The project crosses a number of environmentally sensitive areas and will require a number of permits and regulatory approvals. Given its voltage rating (less than 161 kV), the project is exempt from a formal filing with the N.C. Utilities Commission for a certificate of public convenience and necessity. However, Duke Energy Progress will follow its standard process for ensuring significant public involvement. The project has undergone several environmental agency reviews and obtained associated permits (including erosion and sedimentation control and temporary construction storm-water permits, river crossings, etc.) and received regulatory approvals, including approval from the National Park Service for the crossing of the Blue Ridge Parkway, and from the U.S. National Forest Service for crossing the Pisgah National Forest.

Overhead vs.
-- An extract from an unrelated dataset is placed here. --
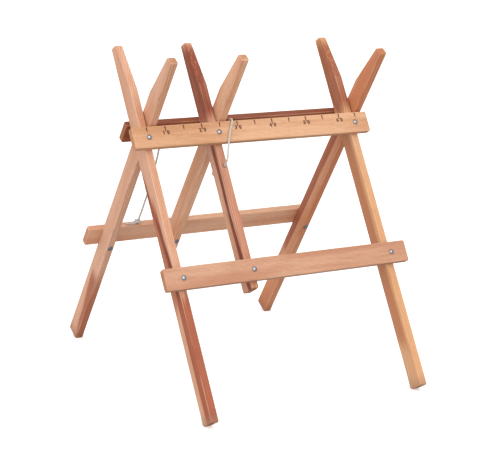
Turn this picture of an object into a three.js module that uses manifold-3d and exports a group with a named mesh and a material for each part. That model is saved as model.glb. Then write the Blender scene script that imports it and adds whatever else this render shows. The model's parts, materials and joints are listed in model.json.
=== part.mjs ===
// A folding sawhorse of beech: two ladder-like frames crossed like scissors, with a rule along the
// upper front rail, a V of tapered leg tops that holds a log, and a cord that ties the log down.
// Units are millimetres. +X runs along the rails, +Y from the front feet to the rear feet, +Z is up.
// The origin is on the floor, midway between the ends of the rails and midway between the feet.
import * as THREE from 'three';
import { mergeVertices } from 'three/addons/utils/BufferGeometryUtils.js';
import Module from 'manifold-3d';

const wasm = await Module();
wasm.setup();

// ---- Driving dimensions ----

const LEAN_DEGREES = 31.5; // each leg's angle from upright, opened out
const LEG_WIDTH = 45; // across a leg, seen from the side
const LEG_THICKNESS = 20; // along X
const LEG_ABOVE_PIVOT = 215;
const LEG_BELOW_PIVOT = 732;
const SHORT_LEG_BELOW_PIVOT = 434; // the middle pair ends just under the lower rails
const TAPER_START = 92; // above the pivot, where the inner edge of the V starts to taper
const TAPER_DEPTH = 22;
const FOOT_FLAT = 6; // planed on the corner that stands on the floor
const EDGE_ROUND = 2; // radius on every long edge
const CORNER_CUT = 3; // small chamfer on the corners of an outline

const PAIR_CENTRES = [-297, -105, 297]; // where each pair of legs meets, along X
const PAIR_NAMES = ['left', 'middle', 'right'];
const RAIL_WIDTH = 54;
const RAIL_THICKNESS = 17;
const UPPER_RAIL_LENGTH = 676;
const LOWER_RAIL_LENGTH = 690;
const RAIL_OFFSET = 12; // the front rails sit this far to the left, the rear ones to the right
const LOWER_RAIL_DROP = 364; // from the pivot to the top of a lower rail, along the leg

const BOLT_DIAMETER = 6;
const BOLT_HEAD_DIAMETER = 13;
const BOLT_HEAD_HEIGHT = 3.6;
const SLEEVE_DIAMETER = 8.4; // barrel of the cap nut that the bolt screws into
const SLEEVE_LENGTH = 13;
const CAP_DIAMETER = 14;
const CAP_THICKNESS = 1.6;

const PIVOT_DIAMETER = 8;
const PIVOT_HEAD_WIDTH = 13; // across the flats of the hexagon
const PIVOT_HEAD_HEIGHT = 5.3;
const PIVOT_WASHER_DIAMETER = 22;
const PIVOT_WASHER_THICKNESS = 1.6;
const SPACER_DIAMETER = 26;
const SPACER_THICKNESS = 1.4; // keeps the two legs of a pair apart
const INSERT_DIAMETER = 12; // threaded bush in the front leg
const INSERT_LENGTH = 14;

const CORD_DIAMETER = 5;
const CORD_ANCHOR_X = -193; // the hole in the lower rear rail that the cord is tied in
const CORD_STOPPER_DROP = 122; // the hole in the middle front leg, below the pivot
const KNOT_DIAMETER = 15;
const CORD_TAIL_LENGTH = 34;

const SEAT_GAP = 0.3; // between two pieces that rest on each other
const SHANK_CLEARANCE = 0.4; // round a bolt, a sleeve or a bush, on the radius
const PIVOT_CLEARANCE = 0.1; // round the pivot's shank, which turns in the rear leg
const CORD_CLEARANCE = 0.6; // round a cord in its hole, on the radius

// ---- What follows from them ----

const LEAN = THREE.MathUtils.degToRad(LEAN_DEGREES);
const HALF_LEG = LEG_WIDTH / 2;
const RAIL_INNER = HALF_LEG + SEAT_GAP;
const RAIL_MIDDLE = RAIL_INNER + RAIL_THICKNESS / 2;
const RAIL_OUTER = RAIL_INNER + RAIL_THICKNESS;
const PAIR_GAP = SPACER_THICKNESS + 2 * SEAT_GAP;
const LEG_OFFSET = (LEG_THICKNESS + PAIR_GAP) / 2;
const PIVOT_HEIGHT =
  LEG_BELOW_PIVOT * Math.cos(LEAN) + (HALF_LEG - FOOT_FLAT * Math.cos(LEAN)) * Math.sin(LEAN);
const UPPER_RAIL_DROP = upperRailDrop();
const ROUND_SIDES = 24;

// The upper rails are the stops of the opened sawhorse. The rounded edge of each comes up as far as
// it can under the crossing legs of the other frame, whose near face is HALF_LEG from the pivot.
function upperRailDrop() {
  const reach = HALF_LEG + SEAT_GAP + EDGE_ROUND;
  const edgeCentre = RAIL_INNER + EDGE_ROUND;
  return (reach - edgeCentre * Math.cos(2 * LEAN)) / Math.sin(2 * LEAN) - EDGE_ROUND;
}

// ---- Materials ----

const wood = (colour) => new THREE.MeshStandardMaterial({ color: colour, roughness: 0.6, metalness: 0 });
const legWood = wood(0xc98f63);
const railWood = wood(0xdfb48c);
const zinc = new THREE.MeshStandardMaterial({ color: 0xb9bcc2, roughness: 0.28, metalness: 1 });
const cordFibre = new THREE.MeshStandardMaterial({ color: 0xcfcbc6, roughness: 0.85, metalness: 0 });

// ---- Solids: join and cut ----

function solidOf(geometry) {
  const bare = geometry.clone();
  bare.deleteAttribute('normal');
  bare.deleteAttribute('uv');
  const merged = mergeVertices(bare, 1e-4);
  return new wasm.Manifold(new wasm.Mesh({
    numProp: 3,
    vertProperties: new Float32Array(merged.attributes.position.array),
    triVerts: new Uint32Array(merged.index.array),
  }));
}

function geometryOf(solid) {
  const mesh = solid.getMesh();
  const geometry = new THREE.BufferGeometry();
  geometry.setAttribute('position', new THREE.BufferAttribute(new Float32Array(mesh.vertProperties), 3));
  geometry.setIndex(new THREE.BufferAttribute(new Uint32Array(mesh.triVerts), 1));
  geometry.computeVertexNormals();
  return geometry;
}

function cut(geometry, tools) {
  return geometryOf(tools.reduce((left, tool) => left.subtract(solidOf(tool)), solidOf(geometry)));
}

function join(geometries) {
  return geometryOf(geometries.map(solidOf).reduce((sum, next) => sum.add(next)));
}

// ---- Simple shapes. Each frame's own axes are x along the rails, y across and z up its legs. ----

const AXES = {
  x: [new THREE.Vector3(0, 1, 0), new THREE.Vector3(0, 0, 1), new THREE.Vector3(1, 0, 0)],
  y: [new THREE.Vector3(0, 0, 1), new THREE.Vector3(1, 0, 0), new THREE.Vector3(0, 1, 0)],
  z: [new THREE.Vector3(1, 0, 0), new THREE.Vector3(0, 1, 0), new THREE.Vector3(0, 0, 1)],
};

// Turns a shape that was drawn in the XY plane and raised along Z so that it rises along an axis.
function along(axis, geometry) {
  return geometry.applyMatrix4(new THREE.Matrix4().makeBasis(...AXES[axis]));
}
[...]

Underground

Duke Energy Progress investigated the possibility of putting the line underground. The reliability of underground transmission lines is a major question across the United States, as relatively few have been constructed. A fault in a buried line, caused by a manufacturing defect, an accidental dig-in or even geologic conditions, would take much longer to locate and repair than a similar fault in an overhead line. Other adverse factors regarding underground transmission lines are the effects they can have on wetlands and soil erosion and the decreased electrical capacity they can carry. Buried transmission lines can be much more disturbing of sensitive areas than overhead lines. Burying lines does not preclude the need to remove trees, and construction impacts would be considerable (with heavy construction equipment, blasting and the need to build access roads and other facilities). Mountainous terrain poses additional environmental challenges for underground lines.